GOAL OF THE EXERCISE:
Repeat only the lines from the line containing "clear_scene()" through the line containing "return np.round(np.array(part_box(node)) /", both included, exactly as they stand.

- - - - - - -

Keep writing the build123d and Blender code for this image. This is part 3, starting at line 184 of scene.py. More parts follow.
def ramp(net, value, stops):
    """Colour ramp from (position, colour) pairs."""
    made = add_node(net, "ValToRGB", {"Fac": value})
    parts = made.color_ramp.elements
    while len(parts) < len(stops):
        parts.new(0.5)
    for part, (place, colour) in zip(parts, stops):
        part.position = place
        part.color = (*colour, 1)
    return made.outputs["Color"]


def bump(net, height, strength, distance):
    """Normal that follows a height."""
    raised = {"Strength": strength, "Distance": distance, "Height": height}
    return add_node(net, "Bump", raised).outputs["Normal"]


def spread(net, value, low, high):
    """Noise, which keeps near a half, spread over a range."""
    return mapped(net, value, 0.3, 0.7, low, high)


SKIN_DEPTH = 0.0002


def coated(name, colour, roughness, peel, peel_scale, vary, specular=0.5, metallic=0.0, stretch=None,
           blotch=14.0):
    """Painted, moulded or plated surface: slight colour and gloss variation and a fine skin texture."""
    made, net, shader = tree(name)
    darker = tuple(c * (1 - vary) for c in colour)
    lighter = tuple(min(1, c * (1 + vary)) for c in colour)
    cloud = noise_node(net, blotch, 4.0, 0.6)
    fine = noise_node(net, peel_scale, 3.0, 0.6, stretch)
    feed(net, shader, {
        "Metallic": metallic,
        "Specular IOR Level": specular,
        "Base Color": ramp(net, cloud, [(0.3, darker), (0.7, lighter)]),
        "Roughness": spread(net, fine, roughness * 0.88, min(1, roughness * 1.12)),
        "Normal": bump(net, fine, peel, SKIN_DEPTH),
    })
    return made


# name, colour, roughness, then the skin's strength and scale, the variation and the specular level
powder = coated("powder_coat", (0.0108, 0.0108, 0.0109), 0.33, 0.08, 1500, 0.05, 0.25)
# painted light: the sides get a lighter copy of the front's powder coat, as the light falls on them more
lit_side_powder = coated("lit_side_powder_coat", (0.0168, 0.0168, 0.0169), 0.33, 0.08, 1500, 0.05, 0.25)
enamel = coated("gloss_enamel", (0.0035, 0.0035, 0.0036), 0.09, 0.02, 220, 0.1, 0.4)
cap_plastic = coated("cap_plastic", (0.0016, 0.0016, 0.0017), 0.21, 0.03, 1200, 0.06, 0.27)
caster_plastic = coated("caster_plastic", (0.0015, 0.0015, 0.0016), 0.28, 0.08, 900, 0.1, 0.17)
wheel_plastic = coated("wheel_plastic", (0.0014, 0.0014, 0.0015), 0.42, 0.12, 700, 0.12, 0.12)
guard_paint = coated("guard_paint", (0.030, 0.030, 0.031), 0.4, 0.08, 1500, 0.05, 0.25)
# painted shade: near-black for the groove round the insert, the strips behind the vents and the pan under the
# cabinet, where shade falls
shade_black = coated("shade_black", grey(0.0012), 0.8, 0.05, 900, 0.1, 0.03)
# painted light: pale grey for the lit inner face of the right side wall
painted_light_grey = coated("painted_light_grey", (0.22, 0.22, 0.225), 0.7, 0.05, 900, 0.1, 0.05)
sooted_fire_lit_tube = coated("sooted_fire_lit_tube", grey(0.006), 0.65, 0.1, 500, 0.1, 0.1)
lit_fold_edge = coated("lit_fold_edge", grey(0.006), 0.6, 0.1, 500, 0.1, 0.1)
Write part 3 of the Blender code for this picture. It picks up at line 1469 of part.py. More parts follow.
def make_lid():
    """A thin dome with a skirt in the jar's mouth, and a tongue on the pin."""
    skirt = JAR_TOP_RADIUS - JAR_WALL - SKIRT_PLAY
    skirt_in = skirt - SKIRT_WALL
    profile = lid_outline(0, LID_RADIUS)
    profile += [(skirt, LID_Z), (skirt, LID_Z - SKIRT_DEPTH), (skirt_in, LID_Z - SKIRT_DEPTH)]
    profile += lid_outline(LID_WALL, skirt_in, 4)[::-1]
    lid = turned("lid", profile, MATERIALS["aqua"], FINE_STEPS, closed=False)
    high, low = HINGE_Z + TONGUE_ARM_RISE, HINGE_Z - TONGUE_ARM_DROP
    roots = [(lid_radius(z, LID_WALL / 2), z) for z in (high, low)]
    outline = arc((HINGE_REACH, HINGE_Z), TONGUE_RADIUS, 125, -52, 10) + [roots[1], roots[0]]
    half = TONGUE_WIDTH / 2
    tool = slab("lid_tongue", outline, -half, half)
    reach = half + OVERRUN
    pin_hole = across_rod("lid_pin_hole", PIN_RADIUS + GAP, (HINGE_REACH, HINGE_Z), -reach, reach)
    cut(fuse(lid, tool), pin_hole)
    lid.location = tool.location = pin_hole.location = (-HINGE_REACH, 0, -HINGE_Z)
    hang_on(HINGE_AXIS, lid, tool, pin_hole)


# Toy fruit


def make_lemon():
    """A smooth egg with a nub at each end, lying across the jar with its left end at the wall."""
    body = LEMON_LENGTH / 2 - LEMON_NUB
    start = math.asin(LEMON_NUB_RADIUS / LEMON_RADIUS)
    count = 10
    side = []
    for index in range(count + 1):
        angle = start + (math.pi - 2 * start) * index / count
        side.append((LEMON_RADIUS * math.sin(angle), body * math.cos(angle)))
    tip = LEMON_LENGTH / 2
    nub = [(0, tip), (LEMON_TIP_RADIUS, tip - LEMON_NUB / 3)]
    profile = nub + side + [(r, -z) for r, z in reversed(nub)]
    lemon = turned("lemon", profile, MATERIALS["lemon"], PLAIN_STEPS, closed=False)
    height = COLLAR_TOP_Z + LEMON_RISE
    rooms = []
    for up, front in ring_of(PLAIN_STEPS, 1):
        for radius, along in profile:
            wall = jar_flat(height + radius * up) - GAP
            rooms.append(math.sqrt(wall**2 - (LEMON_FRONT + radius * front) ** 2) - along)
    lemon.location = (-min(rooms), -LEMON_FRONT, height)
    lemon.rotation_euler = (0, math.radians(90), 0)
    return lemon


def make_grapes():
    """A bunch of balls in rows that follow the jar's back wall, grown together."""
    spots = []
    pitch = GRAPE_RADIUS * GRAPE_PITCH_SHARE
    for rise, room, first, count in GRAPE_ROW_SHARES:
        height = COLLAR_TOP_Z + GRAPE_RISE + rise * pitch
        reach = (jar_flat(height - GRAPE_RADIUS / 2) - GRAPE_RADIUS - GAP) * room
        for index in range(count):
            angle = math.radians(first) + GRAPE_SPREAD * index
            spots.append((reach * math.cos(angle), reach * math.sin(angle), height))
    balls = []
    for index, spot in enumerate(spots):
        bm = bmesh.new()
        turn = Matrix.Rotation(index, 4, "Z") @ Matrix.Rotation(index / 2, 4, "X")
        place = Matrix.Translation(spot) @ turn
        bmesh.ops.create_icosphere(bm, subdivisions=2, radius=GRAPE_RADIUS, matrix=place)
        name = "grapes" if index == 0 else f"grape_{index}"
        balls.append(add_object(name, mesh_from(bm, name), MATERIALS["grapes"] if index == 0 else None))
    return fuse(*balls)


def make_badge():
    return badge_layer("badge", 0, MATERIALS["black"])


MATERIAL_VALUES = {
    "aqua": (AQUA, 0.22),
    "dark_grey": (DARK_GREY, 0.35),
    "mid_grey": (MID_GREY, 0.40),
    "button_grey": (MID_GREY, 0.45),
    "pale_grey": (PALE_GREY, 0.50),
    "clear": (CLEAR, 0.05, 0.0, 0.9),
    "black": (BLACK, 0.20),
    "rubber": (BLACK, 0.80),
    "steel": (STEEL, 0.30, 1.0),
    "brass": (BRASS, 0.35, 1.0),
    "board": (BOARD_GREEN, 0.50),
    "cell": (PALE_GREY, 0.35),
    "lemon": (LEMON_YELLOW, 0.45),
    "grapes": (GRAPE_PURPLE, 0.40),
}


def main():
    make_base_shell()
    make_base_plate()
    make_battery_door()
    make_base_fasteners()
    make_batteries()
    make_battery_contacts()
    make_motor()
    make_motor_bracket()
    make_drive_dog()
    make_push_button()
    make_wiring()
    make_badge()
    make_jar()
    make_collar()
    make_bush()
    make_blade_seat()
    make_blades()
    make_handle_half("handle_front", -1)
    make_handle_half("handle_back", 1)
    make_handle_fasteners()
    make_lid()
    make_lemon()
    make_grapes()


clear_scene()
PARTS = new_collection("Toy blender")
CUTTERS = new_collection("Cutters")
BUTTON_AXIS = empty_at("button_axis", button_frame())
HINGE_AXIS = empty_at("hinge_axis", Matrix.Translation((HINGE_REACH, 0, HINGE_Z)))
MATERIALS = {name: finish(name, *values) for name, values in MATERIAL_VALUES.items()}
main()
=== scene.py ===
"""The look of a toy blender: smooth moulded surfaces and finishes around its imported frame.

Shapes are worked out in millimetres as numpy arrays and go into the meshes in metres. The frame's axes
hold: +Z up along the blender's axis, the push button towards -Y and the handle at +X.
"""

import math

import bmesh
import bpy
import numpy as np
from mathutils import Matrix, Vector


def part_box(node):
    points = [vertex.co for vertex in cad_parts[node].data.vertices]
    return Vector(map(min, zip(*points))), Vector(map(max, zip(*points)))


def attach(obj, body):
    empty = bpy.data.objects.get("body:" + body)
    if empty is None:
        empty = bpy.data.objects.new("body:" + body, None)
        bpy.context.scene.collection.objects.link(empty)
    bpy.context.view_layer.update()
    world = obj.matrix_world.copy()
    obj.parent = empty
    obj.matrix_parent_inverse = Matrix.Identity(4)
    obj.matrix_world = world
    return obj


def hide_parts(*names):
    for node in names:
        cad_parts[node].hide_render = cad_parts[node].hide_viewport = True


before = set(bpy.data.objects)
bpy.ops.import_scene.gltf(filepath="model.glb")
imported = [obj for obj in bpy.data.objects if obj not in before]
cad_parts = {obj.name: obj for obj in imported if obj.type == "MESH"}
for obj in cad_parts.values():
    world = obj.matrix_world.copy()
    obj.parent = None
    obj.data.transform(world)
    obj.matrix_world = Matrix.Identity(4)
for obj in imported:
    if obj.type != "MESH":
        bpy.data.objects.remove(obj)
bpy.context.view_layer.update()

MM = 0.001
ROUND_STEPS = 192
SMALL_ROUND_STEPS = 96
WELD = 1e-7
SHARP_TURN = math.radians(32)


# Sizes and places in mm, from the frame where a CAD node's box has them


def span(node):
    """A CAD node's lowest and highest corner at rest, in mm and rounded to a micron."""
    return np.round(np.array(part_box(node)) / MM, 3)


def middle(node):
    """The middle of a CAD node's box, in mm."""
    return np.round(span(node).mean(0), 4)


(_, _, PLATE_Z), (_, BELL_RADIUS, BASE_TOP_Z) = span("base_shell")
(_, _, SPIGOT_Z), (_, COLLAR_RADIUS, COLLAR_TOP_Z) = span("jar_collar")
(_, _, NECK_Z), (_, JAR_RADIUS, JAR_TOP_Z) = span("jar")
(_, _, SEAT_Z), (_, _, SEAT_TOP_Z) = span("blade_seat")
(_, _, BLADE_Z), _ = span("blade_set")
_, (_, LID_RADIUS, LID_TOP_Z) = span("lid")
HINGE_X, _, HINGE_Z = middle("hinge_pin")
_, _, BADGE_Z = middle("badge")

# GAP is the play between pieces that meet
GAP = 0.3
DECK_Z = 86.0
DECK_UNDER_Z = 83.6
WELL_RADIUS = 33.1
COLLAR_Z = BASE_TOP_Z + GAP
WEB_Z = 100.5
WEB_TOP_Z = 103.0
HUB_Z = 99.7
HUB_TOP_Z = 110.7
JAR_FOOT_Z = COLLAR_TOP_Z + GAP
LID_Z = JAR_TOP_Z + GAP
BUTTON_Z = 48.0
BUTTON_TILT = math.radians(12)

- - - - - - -

ANSWER TO THIS TASK:
clear_scene()
PARTS = new_collection("Toy blender")
CUTTERS = new_collection("Cutters")
BUTTON_AXIS = empty_at("button_axis", button_frame())
HINGE_AXIS = empty_at("hinge_axis", Matrix.Translation((HINGE_REACH, 0, HINGE_Z)))
MATERIALS = {name: finish(name, *values) for name, values in MATERIAL_VALUES.items()}
main()
=== scene.py ===
"""The look of a toy blender: smooth moulded surfaces and finishes around its imported frame.

Shapes are worked out in millimetres as numpy arrays and go into the meshes in metres. The frame's axes
hold: +Z up along the blender's axis, the push button towards -Y and the handle at +X.
"""

import math

import bmesh
import bpy
import numpy as np
from mathutils import Matrix, Vector


def part_box(node):
    points = [vertex.co for vertex in cad_parts[node].data.vertices]
    return Vector(map(min, zip(*points))), Vector(map(max, zip(*points)))


def attach(obj, body):
    empty = bpy.data.objects.get("body:" + body)
    if empty is None:
        empty = bpy.data.objects.new("body:" + body, None)
        bpy.context.scene.collection.objects.link(empty)
    bpy.context.view_layer.update()
    world = obj.matrix_world.copy()
    obj.parent = empty
    obj.matrix_parent_inverse = Matrix.Identity(4)
    obj.matrix_world = world
    return obj


def hide_parts(*names):
    for node in names:
        cad_parts[node].hide_render = cad_parts[node].hide_viewport = True


before = set(bpy.data.objects)
bpy.ops.import_scene.gltf(filepath="model.glb")
imported = [obj for obj in bpy.data.objects if obj not in before]
cad_parts = {obj.name: obj for obj in imported if obj.type == "MESH"}
for obj in cad_parts.values():
    world = obj.matrix_world.copy()
    obj.parent = None
    obj.data.transform(world)
    obj.matrix_world = Matrix.Identity(4)
for obj in imported:
    if obj.type != "MESH":
        bpy.data.objects.remove(obj)
bpy.context.view_layer.update()

MM = 0.001
ROUND_STEPS = 192
SMALL_ROUND_STEPS = 96
WELD = 1e-7
SHARP_TURN = math.radians(32)


# Sizes and places in mm, from the frame where a CAD node's box has them


def span(node):
    """A CAD node's lowest and highest corner at rest, in mm and rounded to a micron."""
    return np.round(np.array(part_box(node)) / MM, 3)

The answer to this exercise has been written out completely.